Louisiana Bucket Brigade (LBB) project, Community Monitoring and Aerial Mapping Program, will equip communities with data about their environment. The community will benefit from having local monitoring information about precise locations of local importance: shrimping waters, oyster leases and areas where children fish, swim and play. LBB’s role will be to teach the communities about the different methods of data collection by sampling air and water. The community will make the final decision about which method to use as they create their own sampling plans, including where to sample and what media they wish to sample. The results of community monitoring may show that there is no contamination and they can eat and catch seafood with confidence. If a problem is found, they can use the data to improve the situation. The strength of LBB program is that it combines local environmental knowledge –understanding of where the oil has been and which areas are impacted—with scientific data.
Mary Queen of Vietnam Community Development Corporation (MQVN) will address the main community issues in a way that is linguistically and culturally competent. MQVN CDC has found, through surveys, interviews, and community forums, that the New Orleans East community is concerned about air, water, and seafood quality, integrity of scientific research, language access and cultural competency.

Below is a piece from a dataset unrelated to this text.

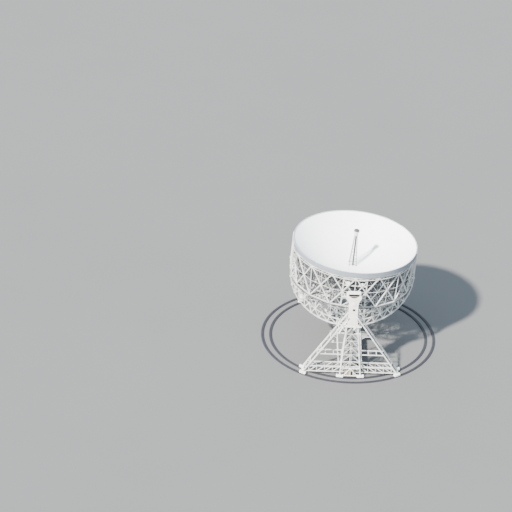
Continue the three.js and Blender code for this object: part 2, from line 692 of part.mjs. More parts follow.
// A wall with the upright ends of both wheel girders outside it
function armWall(angle) {
  const parts = wallParts(angle);
  const outward = Math.cos(angle);
  const start = WHEEL_GIRDER_BAR / 2 + GAP;
  [-1, 1].forEach((side) => {
    const y = side * WHEEL_GIRDER_PLANE;
    parts.push(bar(at(outward * ARM_X, y, start), at(outward * ARM_X, y, ARM_TOP_W), FRAME_POST, Y));
    const crossingW = WALL_LOW_W + ((WALL_TOP_W - WALL_LOW_W) * WALL_LOW_R) / (WALL_LOW_R + WALL_TOP_R);
    [crossingW, WALL_TOP_W].forEach((w) => {
      const inner = wallR(w) * Math.cos(BAY_ANGLE / 2);
      const wall = polar(inner, side * outward * (BAY_ANGLE / 2) + angle, w);
      parts.push(bar(at(outward * ARM_X, y, w), wall, WALL_LINK, Z));
    });
  });
  return joined(parts);
}

function trunnion() {
  const back = TRUNNION_BLOCK_FACE + GAP;
  const profile = [
    flat(0, back),
    flat(TRUNNION_FLANGE_R, back),
    flat(TRUNNION_FLANGE_R, back + TRUNNION_FLANGE),
    flat(TRUNNION_R, back + TRUNNION_FLANGE),
    flat(TRUNNION_R, TRUNNION_END),
    flat(0, TRUNNION_END),
  ];
  return lathe(profile, TRUNNION_SIDES);
}

function wheelNode(radius, node) {
  const angle = node * WHEEL_STEP;
  return flat(radius * Math.cos(angle), -radius * Math.sin(angle));
}

function wheelOutline() {
  const edge = WHEEL_GIRDER_BAR / 2;
  const innerEdge = WHEEL_GIRDER_INNER_R - edge;
  const webTop = WEB_W + edge;
  const meeting = Math.sqrt(innerEdge * innerEdge - webTop * webTop);
  const outline = [];
  for (let i = 0; i <= WHEEL_FACETS; i++) {
    outline.push(wheelNode(WHEEL_GIRDER_R, (i * WHEEL_PANELS) / WHEEL_FACETS));
  }
  const inner = [flat(innerEdge, edge), wheelNode(innerEdge, 1), flat(meeting, webTop)];
  const mirrored = inner.map((point) => flat(-point.x, point.y));
  const ends = [flat(WHEEL_GIRDER_R, edge), flat(-WHEEL_GIRDER_R, edge)];
  return [ends[0], ...outline, ends[1], ...mirrored, ...inner.reverse()];
}

function wheelCells() {
  const outerR = WHEEL_GIRDER_R - WHEEL_GIRDER_BAR / 2;
  const cells = [];
  for (let k = 0; k < WHEEL_PANELS; k++) {
    const split = k < WHEEL_PANELS / 2 ? splitRising : splitFalling;
    const [a, b, c, d] = [
      wheelNode(WHEEL_GIRDER_INNER_R, k),
      wheelNode(WHEEL_GIRDER_INNER_R, k + 1),
      wheelNode(outerR, k + 1),
      wheelNode(outerR, k),
    ];
    cells.push(...split(a, b, c, d));
  }
  for (let k = WEB_NODE; k < WHEEL_PANELS / 2; k += 2) {
    const [a, b, c] = [k, k + 1, k + 2].map((node) => wheelNode(WHEEL_GIRDER_INNER_R, node));
    const [topA, topC] = [flat(a.x, WEB_W), flat(c.x, WEB_W)];
    const right = k === WEB_NODE ? [[a, b, c, topC]] : [[topA, a, topC], [a, b, c, topC]];
    const left = right.map((cell) => cell.map((point) => flat(-point.x, point.y)));
    cells.push(...right, ...left);
  }
  return cells;
}

function wheelGirder(side) {
  const origin = at(0, side * WHEEL_GIRDER_PLANE, 0);
  return lattice(wheelOutline(), wheelCells(), WHEEL_GIRDER_BAR, WHEEL_GIRDER_DEPTH, origin, X, Z);
}

// A point of the frame between the wheel girders, at a node of their arcs
function wheelSpot(radius, node, y) {
  const spot = wheelNode(radius, node);
  return at(spot.x, y, spot.y);
}

// Ties between the wheel girders' chords, with braces from each tie to the next
function wheelBracing() {
  const reach = WHEEL_GIRDER_PLANE - WHEEL_GIRDER_DEPTH / 2 - GAP;
  const inside = reach - WHEEL_BRACE;
  const outerR = WHEEL_GIRDER_R - WHEEL_GIRDER_BAR / 2;
  const parts = webBracing(reach, inside);
  for (let node = 0; node <= WHEEL_PANELS; node += 2) {
    [outerR, WHEEL_GIRDER_INNER_R].forEach((radius) => {
      parts.push(bar(wheelSpot(radius, node, -reach), wheelSpot(radius, node, reach), WHEEL_TIE, Z));
    });
    if (node > 0 && node < WHEEL_PANELS) {
      parts.push(bar(wheelSpot(WHEEL_GIRDER_INNER_R, node, 0), wheelSpot(outerR, node, 0), WHEEL_TIE));
    }
  }
  for (let node = 0; node < WHEEL_PANELS; node += 2) {
    const next = node + 2;
    const y = node % 4 ? inside : -inside;
    const spots = (radius, from, to) => [wheelSpot(radius, node, from), wheelSpot(radius, next, to)];
    const beltInTheWay = node === 0 || next === WHEEL_PANELS;
    const shares = beltInTheWay ? [[-0.5, -0.5], [0.5, 0.5]] : [[1, -1]];
    const outer = shares.map(([from, to]) => spots(outerR, from * y, to * y));
    const all = [...outer, spots(WHEEL_GIRDER_INNER_R, y, -y)];
    parts.push(...all.map((ends) => bar(...ends, WHEEL_BRACE, Z)));
  }
  return joined(parts);
}

// Ties under the wheel girders' webs, braced to each other and down to the arcs' ties
function webBracing(reach, inside) {
  const parts = [];
  const w = WEB_W - WEB_TIE_DROP;
  const last = WHEEL_PANELS - 2 * WEB_NODE;
  for (let node = 2 * WEB_NODE; node <= last; node += 2) {
    const spot = (radiusNode, y) => wheelSpot(WHEEL_GIRDER_INNER_R, radiusNode, y).setZ(w);
    parts.push(bar(spot(node, -reach), spot(node, reach), WHEEL_TIE, Z));
    if (node < last) parts.push(bar(spot(node, -inside), spot(node + 2, inside), WHEEL_BRACE, Z));
    [-1, 1].forEach((side) => {
      const foot = wheelSpot(WHEEL_GIRDER_INNER_R, node, -side * inside);
      parts.push(bar(spot(node, side * inside), foot, WHEEL_BRACE, X));
    });
  }
  return parts;
}

// Height of the underside's spokes, from the wheel girders' webs up to the belt
function coneW(r) {
  return WEB_SEAT_W + (r - WEB_SEAT_R) * CONE_SLOPE;
}

// The hub in the middle of the underside, from below the spokes up to the back membrane
function hub() {
  const low = coneW(HUB_R) - UNDER_BAR;
  const top = backW(BACK_HOLE_R) - BACK_THICKNESS - GAP;
  const profile = [flat(0, low), flat(HUB_R, low), flat(HUB_R, top), flat(0, top)];
  return lathe(profile, RIBS).rotateZ(BAY_ANGLE / 2);
}

// The underside's spokes, from the hub's flat faces to the belt, and rings between them
function underframe() {
  const startR = HUB_R * Math.cos(BAY_ANGLE / 2) + (UNDER_BAR / 2) * CONE_SLOPE + GAP;
  const parts = [];
  for (let rib = 0; rib < RIBS; rib++) {
    const angle = rib * BAY_ANGLE;
    const next = angle + BAY_ANGLE;
    const beltEnd = polar(WALL_LOW_R, angle, BELT_W);
    parts.push(bar(polar(startR, angle, coneW(startR)), beltEnd, UNDER_BAR, Z));
    parts.push(bar(beltEnd, polar(WALL_LOW_R, next, BELT_W), UNDER_BAR, Z));
    UNDER_RING_RADII.forEach((r) => {
      parts.push(bar(polar(r, angle, coneW(r)), polar(r, next, coneW(r)), UNDER_BRACE, Z));
    });
  }
  return joined(parts);
}

// A ring of posts from the spokes to the back membrane, with a chord and one brace a bay
function ringTruss(radius) {
  const half = UNDER_BRACE / 2;
  const footW = coneW(radius + half) + UNDER_BAR / 2 + SLANT_GAP;
  const topW = backUnder(radius - half) - GAP;
  const chordW = backUnder(radius * Math.cos(BAY_ANGLE / 2) - half) - half - GAP;
  const end = (turn, w) => polar(radius, turn, w);
  const parts = [];
  for (let rib = 0; rib < RIBS; rib++) {
    const angle = rib * BAY_ANGLE;
    const next = angle + BAY_ANGLE;
    const [low, high] = rib % 2 ? [next, angle] : [angle, next];
    parts.push(bar(end(angle, footW), end(angle, topW), UNDER_BRACE, polar(1, angle, 0)));
    parts.push(bar(end(angle, chordW), end(next, chordW), UNDER_BRACE, Z));
    parts.push(bar(end(low, footW + half), end(high, chordW), RING_TRUSS_BRACE, Z));
  }
  return joined(parts);
}

// The membrane's underside, straight between its stations
function backUnder(r) {
  const stations = [BACK_HOLE_R, ...DISH_STATIONS];
  const after = stations.findIndex((station) => station >= r);
  const [a, b] = [stations[after - 1], stations[after]];
  return THREE.MathUtils.lerp(backW(a), backW(b), (r - a) / (b - a)) - BACK_THICKNESS;
}

function mastCorners(w) {
  const foot = dishW(MAST_SEAT_R) + GAP;
  const half = THREE.MathUtils.lerp(MAST_FOOT_HALF, MAST_TOP_HALF, (w - foot) / (MAST_TOP_W - foot));
  return [at(-half, -half, w), at(half, -half, w), at(half, half, w), at(-half, half, w)];
}

function focusMast() {
  const foot = dishW(MAST_SEAT_R) + GAP;
  const feet = mastCorners(foot - BEYOND);
  const legs = mastCorners(MAST_TOP_W + BEYOND).map((top, i) => bar(feet[i], top, MAST_LEG));
  const [low, high] = [foot + MAST_LEG, MAST_TOP_W - MAST_LEG];
  const bracing = towerBracing(mastCorners, low, high, MAST_PANELS, MAST_BRACE);
  const wide = MAST_SEAT_R;
  const beyond = block(at(-wide, -wide, MAST_TOP_W), at(wide, wide, CABIN_TOP_W));
  const below = block(at(-wide, -wide, foot - 2 * BEYOND), at(wide, wide, foot));
  return cut(joined([...legs, ...bracing]), [beyond, below]);
}

function focusCabin() {
  const profile = [
    flat(0, MAST_TOP_W + GAP),
    flat(CABIN_NECK_R, MAST_TOP_W + GAP),
    flat(CABIN_NECK_R, CABIN_NECK_TOP_W),
    flat(CABIN_R, CABIN_NECK_TOP_W),
    flat(CABIN_R, CABIN_TOP_W),
    flat(0, CABIN_TOP_W),
  ];
  return lathe(profile, CABIN_SIDES);
}

const WALL_NAMES = [
  "right_wall",
  "rear_right_wall",
  "rear_wall",
  "rear_left_wall",
  "left_wall",
  "front_left_wall",
  "front_wall",
  "front_right_wall",
];

function dishWall(i) {
  const angle = i * 2 * BAY_ANGLE;
  if (i % 4 === 0) return armWall(angle);
  if (i % 4 === 2) return trunnionWall(angle);
  return joined(wallParts(angle));
}

function dish() {
  const group = new THREE.Group();
  group.position.z = AXIS_Z;
  group.rotation.y = BOWL_TILT;
  group.add(piece("reflector", reflector(), DISH_WHITE));
  group.add(piece("back_membrane", backMembrane(), BACK_GREY));
  group.add(piece("rim_band", rimBand(), BAND_GREY));
  WALL_NAMES.forEach((name, i) => group.add(piece(name, dishWall(i), PAINT)));
  group.add(piece("hub", hub(), PAINT));
  group.add(piece("underframe", underframe(), PAINT));
  const [innerTrussR, outerTrussR] = RING_TRUSS_RADII;
  group.add(piece("ring_truss", ringTruss(innerTrussR), PAINT));
  group.add(piece("outer_ring_truss", ringTruss(outerTrussR), PAINT));
  group.add(piece("front_wheel_girder", wheelGirder(-1), PAINT));
  group.add(piece("rear_wheel_girder", wheelGirder(1), PAINT));
  group.add(piece("wheel_bracing", wheelBracing(), PAINT));
  group.add(piece("front_trunnion", trunnion().rotateX(Math.PI / 2), BAND_GREY));
  group.add(piece("rear_trunnion", trunnion().rotateX(-Math.PI / 2), BAND_GREY));
  group.add(piece("focus_mast", focusMast(), PAINT));
  group.add(piece("focus_cabin", focusCabin(), BAND_GREY));
  return group;
}

const telescope = new THREE.Group();
telescope.add(piece("outer_track", track(OUTER_TRACK_R), CONCRETE));
telescope.add(piece("inner_track", track(INNER_TRACK_R), CONCRETE));
telescope.add(piece("pivot_plinth", pivotPlinth(), CONCRETE));
telescope.add(tower({ name: "front", turn: 0, left: "left", right: "right" }));
telescope.add(tower({ name: "rear", turn: Math.PI, left: "right", right: "left" }));
telescope.add(piece("diameter_left_side", diameterSide(-1), PAINT));
telescope.add(piece("diameter_right_side", diameterSide(1), PAINT));
telescope.add(piece("diameter_floor", diameterFloor(), PAINT));
telescope.add(piece("pivot_bearing", pivotBearing(), BOGIE_PAINT));
telescope.add(piece("front_roller_frame", rollerFrame(-1), BOGIE_PAINT));
telescope.add(piece("rear_roller_frame", rollerFrame(1), BOGIE_PAINT));
telescope.add(dish());

export default telescope;
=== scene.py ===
import json
import math
from itertools import pairwise

import bpy
from mathutils import Matrix, Vector


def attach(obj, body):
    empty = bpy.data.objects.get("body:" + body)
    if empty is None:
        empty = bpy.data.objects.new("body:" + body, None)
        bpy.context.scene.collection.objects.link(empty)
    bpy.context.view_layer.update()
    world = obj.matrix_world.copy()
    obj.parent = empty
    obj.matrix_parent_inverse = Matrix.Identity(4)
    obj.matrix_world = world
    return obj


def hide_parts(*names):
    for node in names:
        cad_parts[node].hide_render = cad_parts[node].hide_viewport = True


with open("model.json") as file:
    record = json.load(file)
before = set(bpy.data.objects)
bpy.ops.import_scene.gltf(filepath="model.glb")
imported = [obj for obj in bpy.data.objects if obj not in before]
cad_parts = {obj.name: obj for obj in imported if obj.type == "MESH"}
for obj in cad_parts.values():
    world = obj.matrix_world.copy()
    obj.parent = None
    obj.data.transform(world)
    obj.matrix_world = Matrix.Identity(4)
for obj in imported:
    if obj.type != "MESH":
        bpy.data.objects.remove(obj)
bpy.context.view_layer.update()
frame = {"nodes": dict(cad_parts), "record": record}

# Lengths are metres of the full-size telescope; M turns them into the model's metres
M = 0.1
CLEARANCE = 0.003
TAU = 2 * math.pi
X = Vector((1, 0, 0))
Y = Vector((0, 1, 0))
Z = Vector((0, 0, 1))

# Camera: the photograph's view, in pixels of its 512 by 512 frame
PHOTO_SIZE = 512
PHOTO_FOCAL = 3224.1
TARGET_PIXEL = (94.445, 39.621)
VIEW_AZIMUTH = -3.084
VIEW_ELEVATION = 31.0
VIEW_ROLL = 3.437
VIEW_DISTANCE = 2009.3
VIEW_TARGET_Z = 30
SENSOR = 36
KEY_DIRECTION = (0.48, 0.54, -0.69)

# Ground
OUTER_TRACK_R = 53.75
INNER_TRACK_R = 48.7
TRACK_HALF = 0.9
TRACK_TOP = 0.4
TRACK_SEGMENTS = 64
RAIL_TOP = 0.55
RAIL_OFFSET = 0.3
RAIL_CLIPS = 480
PLINTH_R = 4.5
PLINTH_TOP = 0.8
PIVOT_R = 1.5
PIVOT_TOP = 4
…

The objective is to establish the community-driven process as new precedent for scientific research. This will allow for more meaningful involvement of the New Orleans East community with regards to studies that have a direct impact on the community and will strengthen partnerships for environmental justice efforts. Benefits to the community will be:
- data produced that the community trusts and owns;
- distribution of data in a linguistically and culturally competent manner to the community; and
- establishing a community research database.
Teaching Responsible Earth Education will help Plaquemines Parish children heal from the emotional stress of the BP oil disaster, improve understanding of resource use and empower children to make decisions that benefit the natural environment and therefore themselves. The ‘Earthkeepers’ program will result in the alleviation of fears about nature and relieve stress related to the oil disaster. Students will increase their environmental and life science conceptual knowledge as they are guided through 12 experiential science activities over a three day period.

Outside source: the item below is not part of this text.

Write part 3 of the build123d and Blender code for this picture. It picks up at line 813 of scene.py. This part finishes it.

The environmental justice cooperative agreements are designed to support communities in Alabama, Florida, Louisiana, Mississippi, and Texas that are directly affected by the BP oil spill in the Gulf of Mexico. They will provide funding to incorporated local non-profit community-based organizations—including faith-based organizations, environmental justice networks, and local Native American tribal governments. They are intended to assist local communities facing environmental justice challenges and help develop educational materials and strategies on how to address and adapt to the spill’s long-term effects.

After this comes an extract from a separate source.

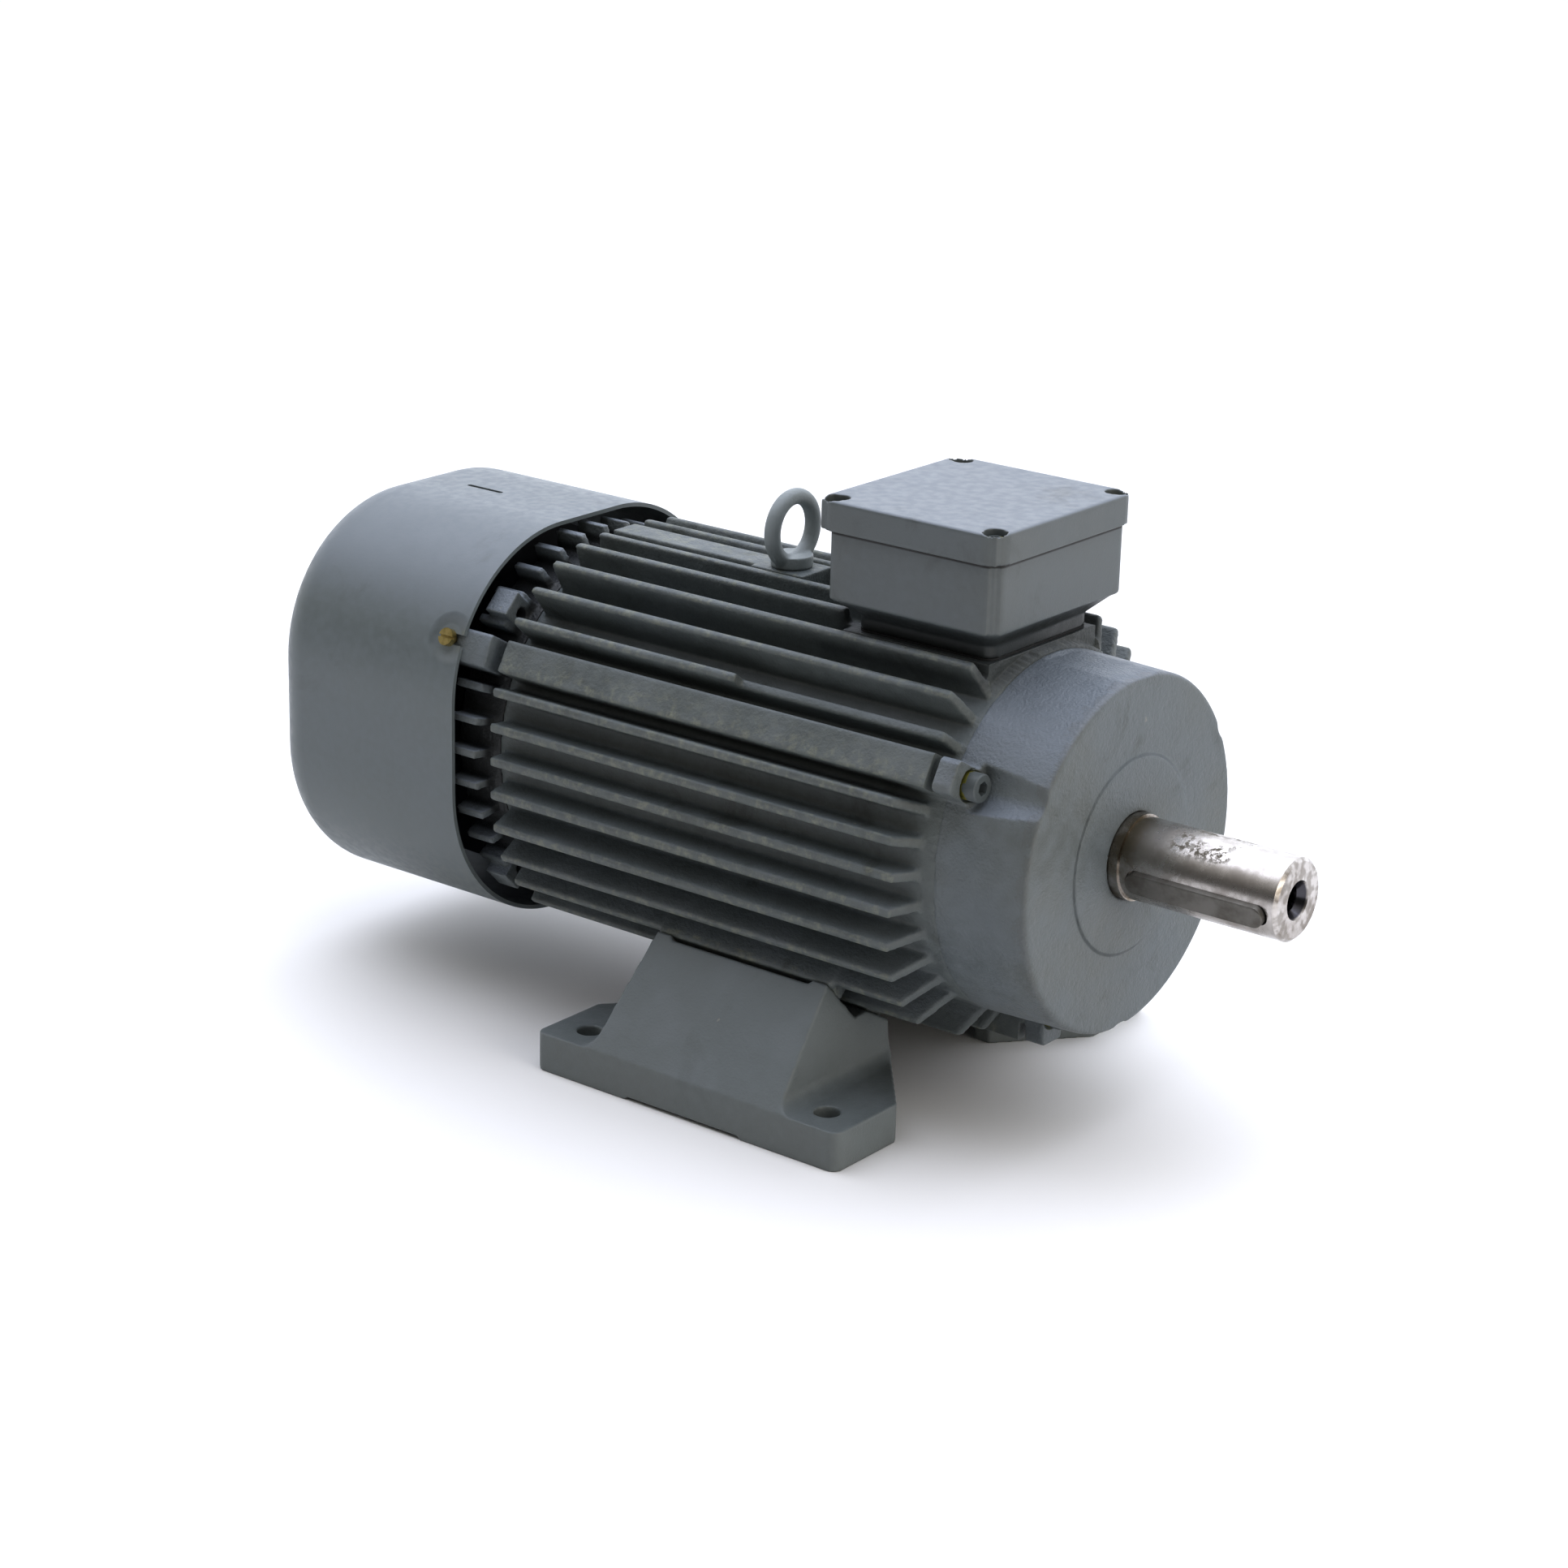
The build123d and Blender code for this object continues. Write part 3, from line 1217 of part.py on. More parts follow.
with BuildPart() as terminal_nuts:
    with BuildSketch(Plane.XY.offset(block_top_z + link_thickness)):
        with Locations(*stud_spots):
            RegularPolygon(nut_across_flats / 2, 6, major_radius=False)
            Circle(terminal_stud_diameter / 2, mode=Mode.SUBTRACT)
    extrude(amount=nut_thickness)
save(terminal_nuts.part, "terminal_nuts")

with BuildPart() as earth_screw:
    with Locations((earth_spot[0], earth_spot[1], box_floor_z)):
        add(hexagon_screw(box_screw_size, earth_screw_length))
save(earth_screw.part, "earth_screw")

# Lifting eye screwed into the boss on the top rib
eye_base_z = shaft_height + top_rib_height
eye_middle_z = eye_base_z + eye_height - eye_ring_outer / 2
eye_section = (eye_ring_outer - eye_ring_inner) / 4

with BuildPart() as lifting_eye:
    with Locations(Location((0, 0, eye_height - eye_ring_outer / 2), (0, 90, 0))):
        Torus((eye_ring_outer + eye_ring_inner) / 4, eye_section)
    Cylinder(eye_collar_diameter / 2, eye_collar_height, align=(Align.CENTER, Align.CENTER, Align.MIN))
    split(bisect_by=Plane.XY)
    chamfer(lifting_eye.edges().filter_by(GeomType.CIRCLE).group_by(Axis.Z)[0], eye_edge_chamfer)
    Cylinder(eye_thread_diameter / 2, eye_thread_length, align=(Align.CENTER, Align.CENTER, Align.MAX))
lifting_eye.part = Location((eyebolt_x, 0, eye_base_z)) * lifting_eye.part
save(lifting_eye.part, "lifting_eye")
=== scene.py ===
import json
import math
from functools import partial
import bmesh
import bpy
import numpy as np
from mathutils import Matrix, Vector, kdtree


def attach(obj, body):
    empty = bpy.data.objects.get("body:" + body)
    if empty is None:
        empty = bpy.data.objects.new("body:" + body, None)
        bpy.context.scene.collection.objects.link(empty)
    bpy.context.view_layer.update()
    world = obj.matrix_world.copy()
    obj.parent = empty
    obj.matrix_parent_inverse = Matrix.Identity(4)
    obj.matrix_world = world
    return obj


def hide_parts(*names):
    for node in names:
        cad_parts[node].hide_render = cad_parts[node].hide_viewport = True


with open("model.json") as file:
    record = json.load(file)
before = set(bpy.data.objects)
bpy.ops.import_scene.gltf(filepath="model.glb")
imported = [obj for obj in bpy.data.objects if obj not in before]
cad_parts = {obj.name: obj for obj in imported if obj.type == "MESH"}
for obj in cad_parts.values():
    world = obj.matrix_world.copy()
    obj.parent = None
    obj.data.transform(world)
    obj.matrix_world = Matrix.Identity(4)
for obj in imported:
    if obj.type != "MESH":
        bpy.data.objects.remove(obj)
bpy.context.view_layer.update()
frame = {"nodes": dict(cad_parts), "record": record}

axisZ = 0.132  # height of the shaft's axis
soft = dict(interpolation_type="SMOOTHSTEP")  # a limit between two looks is never sharp
scene = bpy.context.scene
print("frame loaded:", len(frame["nodes"]), "nodes")


def hexColour(code):
    # sRGB hex to the linear colour that a socket wants
    channels = [int(code[i:i + 2], 16) / 255 for i in (1, 3, 5)]
    linear = [c / 12.92 if c <= 0.04045 else ((c + 0.055) / 1.055) ** 2.4 for c in channels]
    return (*linear, 1.0)


def addNode(tree, kind, inputs=None, **settings):
    # one node with its settings; an input takes a value, a socket, or a node for its first live output
    node = tree.nodes.new(kind)
    for key, value in settings.items():
        setattr(node, key, value)
    for key, value in (inputs or {}).items():
        if isinstance(value, bpy.types.Node):
            value = next(output for output in value.outputs if output.enabled)
        if isinstance(value, bpy.types.NodeSocket):
            tree.links.new(value, node.inputs[key])
        else:
            node.inputs[key].default_value = value
    return node


def perMetre(millimetres):
    # noise scale for a pattern of this size
    return 1000.0 / millimetres


def newMaterial(name):
    material = bpy.data.materials.new(name)
    material.use_nodes = True
    material.node_tree.nodes.clear()
    add = partial(addNode, material.node_tree)
    return material, add, add("ShaderNodeTexCoord").outputs["Object"]


def cells(millimetres, detail=3.0, rough=0.42):
    # what a noise texture of this size takes
    return {"Scale": perMetre(millimetres), "Detail": detail, "Roughness": rough}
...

EPA developed this program after meeting with local organizations in the Gulf Region and learning that there is a need for technical assistance to support educational outreach to communities affected by the BP oil spill. Providing grant funding directly to local organizations will help to ensure that information is distributed through trusted networks of communication and from organizations that will continue to support efforts to rebuild in the wake of disaster.